Goal of the exercise: Locate the line that contains "What three.js and" and the line that contains "wasm.setup();". Copy both of them exactly, together with every line between them, and no others.
===== Information supplied =====
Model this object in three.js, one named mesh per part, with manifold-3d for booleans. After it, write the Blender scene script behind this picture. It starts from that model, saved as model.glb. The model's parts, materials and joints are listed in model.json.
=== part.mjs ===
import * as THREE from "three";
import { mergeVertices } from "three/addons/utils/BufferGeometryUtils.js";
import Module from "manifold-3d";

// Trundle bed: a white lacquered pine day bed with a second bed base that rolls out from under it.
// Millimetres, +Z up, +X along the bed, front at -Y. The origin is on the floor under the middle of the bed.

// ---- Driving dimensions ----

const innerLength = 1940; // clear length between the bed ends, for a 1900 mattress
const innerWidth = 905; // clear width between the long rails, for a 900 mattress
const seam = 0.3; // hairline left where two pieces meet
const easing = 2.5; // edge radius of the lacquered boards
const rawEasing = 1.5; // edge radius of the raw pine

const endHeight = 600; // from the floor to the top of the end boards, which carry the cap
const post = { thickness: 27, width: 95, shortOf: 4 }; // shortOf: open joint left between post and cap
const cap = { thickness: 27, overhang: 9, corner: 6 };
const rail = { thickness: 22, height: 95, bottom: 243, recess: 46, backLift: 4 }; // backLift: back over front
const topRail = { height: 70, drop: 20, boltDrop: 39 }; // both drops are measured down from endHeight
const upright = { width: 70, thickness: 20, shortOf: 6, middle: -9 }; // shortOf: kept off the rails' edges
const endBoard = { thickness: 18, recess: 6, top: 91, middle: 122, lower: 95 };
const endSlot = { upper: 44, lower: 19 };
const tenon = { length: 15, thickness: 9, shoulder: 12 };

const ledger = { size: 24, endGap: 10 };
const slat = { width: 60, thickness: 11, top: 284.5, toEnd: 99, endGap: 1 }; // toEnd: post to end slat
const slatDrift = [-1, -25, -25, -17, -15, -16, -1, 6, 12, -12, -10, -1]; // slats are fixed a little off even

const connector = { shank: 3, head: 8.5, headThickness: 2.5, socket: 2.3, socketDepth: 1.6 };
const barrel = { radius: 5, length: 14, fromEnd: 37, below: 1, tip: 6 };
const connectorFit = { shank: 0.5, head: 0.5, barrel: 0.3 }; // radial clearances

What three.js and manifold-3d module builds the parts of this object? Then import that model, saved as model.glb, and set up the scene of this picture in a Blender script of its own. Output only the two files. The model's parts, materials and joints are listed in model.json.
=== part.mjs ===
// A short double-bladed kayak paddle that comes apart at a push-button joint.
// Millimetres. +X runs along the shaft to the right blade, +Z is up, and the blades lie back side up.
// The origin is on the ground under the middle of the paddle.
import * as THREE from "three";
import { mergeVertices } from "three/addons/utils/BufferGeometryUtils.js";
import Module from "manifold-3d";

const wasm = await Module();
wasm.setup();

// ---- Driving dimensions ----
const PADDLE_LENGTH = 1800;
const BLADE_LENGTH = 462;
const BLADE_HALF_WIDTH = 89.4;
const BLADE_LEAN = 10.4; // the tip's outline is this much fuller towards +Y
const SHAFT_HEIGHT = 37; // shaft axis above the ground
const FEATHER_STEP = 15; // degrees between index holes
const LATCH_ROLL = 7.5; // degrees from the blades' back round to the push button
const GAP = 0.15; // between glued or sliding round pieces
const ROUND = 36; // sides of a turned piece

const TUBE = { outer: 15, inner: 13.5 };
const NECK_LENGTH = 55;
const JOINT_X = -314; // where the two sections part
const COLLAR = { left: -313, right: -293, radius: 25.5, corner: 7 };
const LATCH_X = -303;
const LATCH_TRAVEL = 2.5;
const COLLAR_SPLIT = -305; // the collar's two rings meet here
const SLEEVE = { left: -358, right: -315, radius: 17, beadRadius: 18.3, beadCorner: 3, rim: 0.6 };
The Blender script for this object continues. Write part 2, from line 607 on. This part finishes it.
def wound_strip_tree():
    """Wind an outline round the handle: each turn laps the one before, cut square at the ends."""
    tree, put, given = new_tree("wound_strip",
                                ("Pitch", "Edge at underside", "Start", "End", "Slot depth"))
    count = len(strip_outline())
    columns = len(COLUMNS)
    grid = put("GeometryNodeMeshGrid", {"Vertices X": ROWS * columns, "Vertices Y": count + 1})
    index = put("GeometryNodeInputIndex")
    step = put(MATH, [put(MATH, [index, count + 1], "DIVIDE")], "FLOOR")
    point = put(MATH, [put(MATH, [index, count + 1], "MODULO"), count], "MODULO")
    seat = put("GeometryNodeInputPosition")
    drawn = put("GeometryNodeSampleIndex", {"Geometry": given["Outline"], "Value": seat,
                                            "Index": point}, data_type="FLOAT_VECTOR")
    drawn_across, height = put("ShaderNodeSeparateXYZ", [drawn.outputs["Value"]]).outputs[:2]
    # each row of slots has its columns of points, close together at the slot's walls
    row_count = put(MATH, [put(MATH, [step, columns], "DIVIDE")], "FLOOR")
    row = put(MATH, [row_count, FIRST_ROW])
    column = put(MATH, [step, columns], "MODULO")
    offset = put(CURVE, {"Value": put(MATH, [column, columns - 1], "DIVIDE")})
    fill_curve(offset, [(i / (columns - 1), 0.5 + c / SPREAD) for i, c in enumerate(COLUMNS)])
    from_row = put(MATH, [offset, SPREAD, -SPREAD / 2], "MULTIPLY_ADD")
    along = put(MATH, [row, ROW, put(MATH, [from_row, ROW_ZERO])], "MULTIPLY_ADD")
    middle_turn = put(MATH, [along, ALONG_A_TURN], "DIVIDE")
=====
Answer to this task:
What three.js and manifold-3d module builds the parts of this object? Then import that model, saved as model.glb, and set up the scene of this picture in a Blender script of its own. Output only the two files. The model's parts, materials and joints are listed in model.json.
=== part.mjs ===
// A short double-bladed kayak paddle that comes apart at a push-button joint.
// Millimetres. +X runs along the shaft to the right blade, +Z is up, and the blades lie back side up.
// The origin is on the ground under the middle of the paddle.
import * as THREE from "three";
import { mergeVertices } from "three/addons/utils/BufferGeometryUtils.js";
import Module from "manifold-3d";

const wasm = await Module();
wasm.setup();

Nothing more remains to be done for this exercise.